Historiadora e escritora

Na coluna O Verbo Feminino  no jornal Leia Sempre

O ponteiro do relógio marcou zero hora do dia 24 de março de 2022. Do solar de Cicinho e Leonete ouvíamos os fogos que riscavam o breu do céu no Largo do Socorro. O isolamento imposto pela pandemia do COVID-19, suspendeu nos últimos dois anos a festa de aniversário do Padre Cícero. A festa voltou. Evento singelo de iniciativa coletiva das afilhadas do Padre Cícero, depois veio uma rede de apoio com representações da sociedade civil organizada e o poder público para renderem homenagem a esse homem, que mesmo morto e sepultado encontra guarida entre os vivos.  São 178 anos a partir do seu nascimento que perenizam desejos que emergem da fé e dos sonhos de milhares de nordestinos e da nação romeira. O que faz o Padre Cícero ser tão especial?

Cícero nasceu no ano de 1844, cujo contexto religioso e social produziram importantes manifestações, citamos o expressivo movimento dos pregadores de várias denominações cristãs, havia brancos, negros, mulheres e crianças que pelo mundo proclamavam que Jesus estava para voltar, especialmente, os adventistas do sétimo dia acreditavam que aquele ano encerraria a profecia dos 2300 dias de Daniel 8:14. Importante lembrar da comoção social e política que uniu estudiosos e filósofos como Frederick Engels e Karl Marx que se encontraram em Paris para se tornarem parceiros numa luta revolucionária – “um relacionamento duradouro que iria mudar o mundo”. No Brasil estava em curso a Guerra dos Farrapos, mas voltemos para o Cariri, para perto daquele que mais tarde se tornaria o maior líder do Nordeste brasileiro.

Vamos imaginar o que poderia passar na mente e no coração desse jovem, nascido no seio de uma família simples, mas detentora de um pequeno comércio de onde foi extraído o custeio para seus estudos. Escolhera estudar no vizinho estado da Paraíba, mas foi interrompido pelas dificuldades da crise econômica que devorou a saúde e as economias do seu progenitor. O capitalismo não se ocupa de curar pobres e nem muito menos de enriquecer os trabalhadores. Dali em diante o seu sonho de torna-se clérigo foi custeado pelo seu padrinho, um coronel de muitas posses.

Carregava consigo a força e a mística próprias do seu habitat. A Chapada do Araripe foi sua trilha, o fértil oásis, o enclave no coração do Nordeste. O santuário da biodiversidade, das experiências místicas mais ricas, profundas e sensíveis que alimentavam um coração imerso na contemplação, nas visões e revelações que lhes afloravam.

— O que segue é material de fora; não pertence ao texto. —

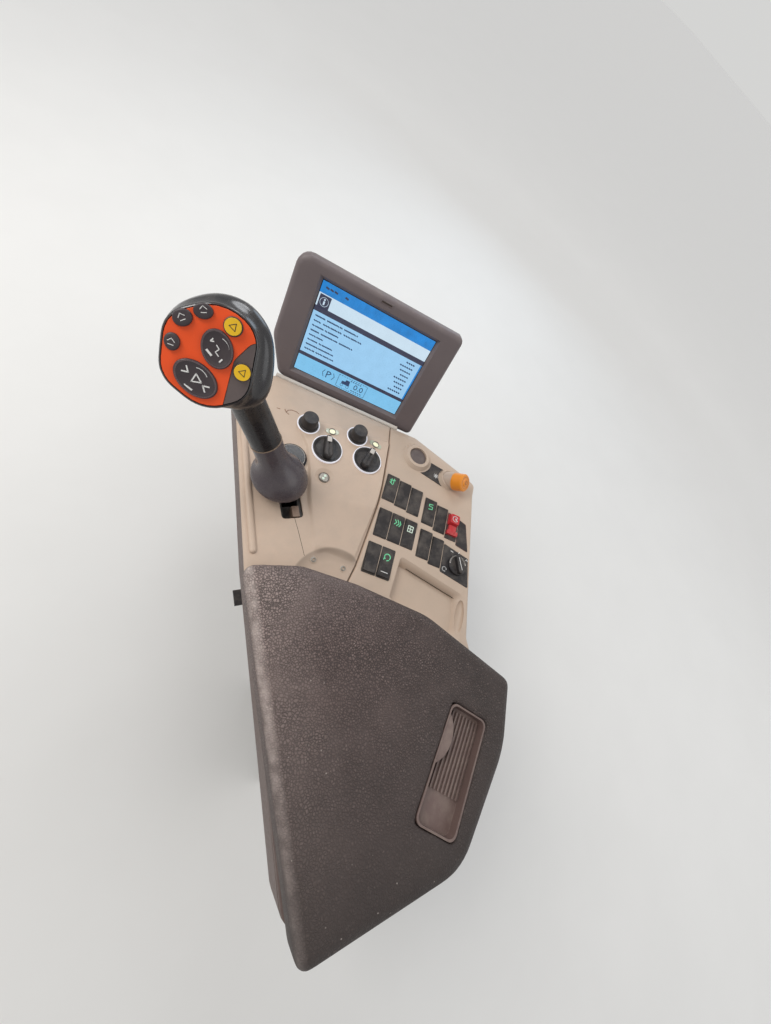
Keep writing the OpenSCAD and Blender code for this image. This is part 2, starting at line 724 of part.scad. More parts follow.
cheek_y = slot_y[0] - 4; // rear end of the cheeks
shelf_z = panel_low - 12; // shelf that carries the stop
shelf_t = 4;
pin_fit = 0.05; // radial clearance of the hinge pins

module gate_bracket() {
    color(steel) difference() {
        union() {
            for (side = [-1, 1]) translate([pivot.x + side * cheek_x - cheek_t / 2, 0, 0]) {
                translate([0, pivot.y, pivot.z]) rotate([0, 90, 0]) cylinder(r = cheek_r, h = cheek_t);
                box([0, pivot.y - cheek_r, pivot.z], [cheek_t, pivot.y + cheek_r, panel_low]);
                box([0, cheek_y, shelf_z - shelf_t], [cheek_t, pivot.y, panel_low]);
            }
            box([pivot.x - cheek_x, cheek_y, shelf_z - shelf_t], [pivot.x + cheek_x, cheek_y + 26, shelf_z]);
        }
        translate([pivot.x - 40, pivot.y, pivot.z]) rotate([0, 90, 0]) cylinder(r = pin_d / 2 + pin_fit, h = 80);
    }
}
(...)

O nosso expoente é um ser atemporal e continua acenando para uma multidão que não cansa de buscar a palavra de fé e de amor, que necessita de esperança e do exemplo de resistência mediante todas as formas de opressão e da violência social e política que ameaça cotidianamente as populações mais vulneráveis que resistem no semiárido.

Nessa madrugada os fogos e a banda de música com seus acordes de “parabéns para você”, nos transmitiram uma mensagem clara da forte conexão que persiste entre a comunidade e esse aniversariante ilustre e detentor de uma cosmovisão que o coloca no centro da trama da vida, com as ambiguidades e contradições pertinentes a complexidade própria dos humanos. Um líder que conseguiu dialogar com os diferentes grupos sociais que se deslocam dos seus longínquos rincões para prestar homenagem e reverencia-lo. São as comunidades indígenas, de terreiro, quilombolas com toda a diversidade dos povos que se sentem acolhidos por essa liturgia agregadora e enraizada no coletivo. Vida longa ao Padre Cícero.